Saudi Arabia Again Hints at Acquiring Nuclear Weapons Over Iran, Syria
The West's policies on Iran and Syria are a "dangerous gamble" and Saudi Arabia is prepared to act on its own to safeguard security in the region, a top Saudi diplomat said.
"We believe that many of the West’s policies on both Iran and Syria risk the stability and security of the Middle East," the Saudi ambassador to Britain, Prince Mohammed bin Nawaf bin Abdulaziz, wrote in a commentary in the New York Times.
"This is a dangerous gamble, about which we cannot remain silent, and will not stand idly by," he wrote.

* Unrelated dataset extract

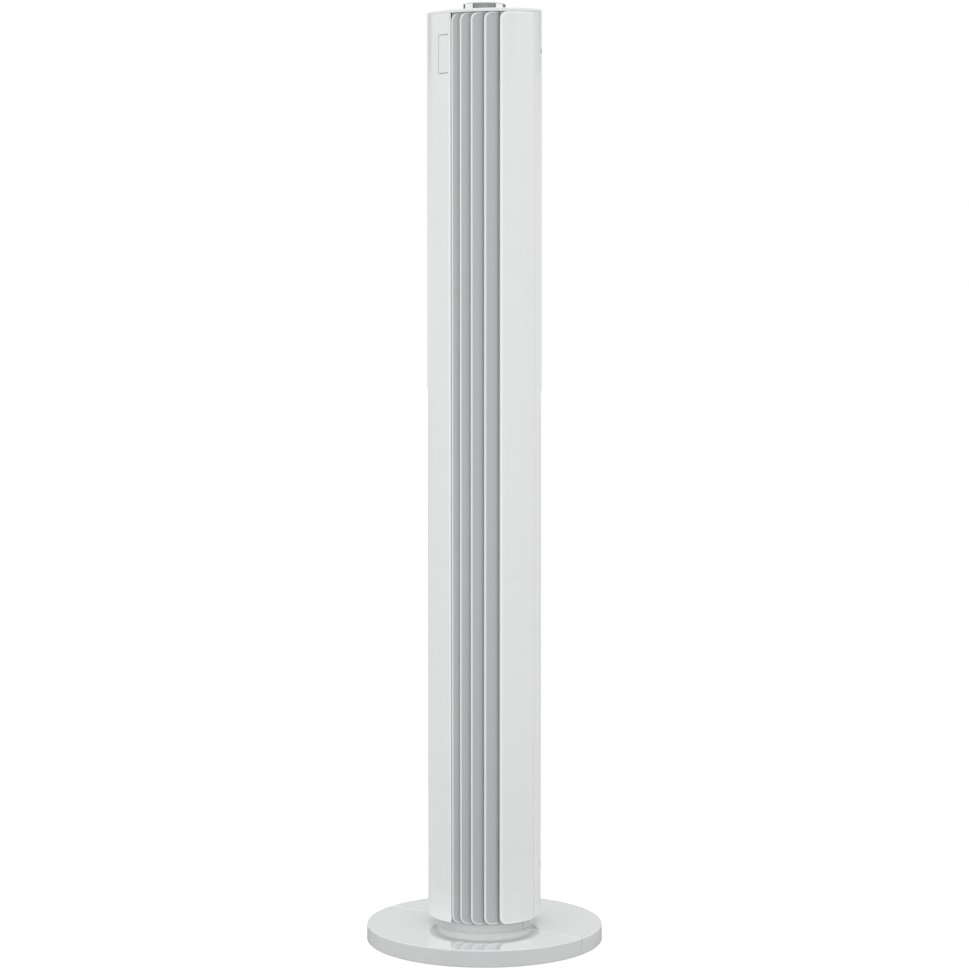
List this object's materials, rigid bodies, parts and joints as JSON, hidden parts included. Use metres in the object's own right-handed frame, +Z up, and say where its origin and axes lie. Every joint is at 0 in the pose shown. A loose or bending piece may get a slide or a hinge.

The bluntly-worded warning was the latest in a series of public statements by senior Saudi figures expressing displeasure with US and Western diplomatic initiatives towards Syria and Iran.
Until recently, Saudi leaders rarely voiced public criticism of their Western allies in a decades-long partnership.
But Washington's decision to pull back from military action in Syria and its backing for an interim nuclear deal with Iran has dismayed the oil-rich Saudi kingdom, which views Tehran as a dangerous regional rival.
Citing Iran's backing for Syrian President Bashar al-Assad's regime, he said "rather than challenging the Syrian and Iranian governments, some of our Western partners have refused to take much-needed action against them.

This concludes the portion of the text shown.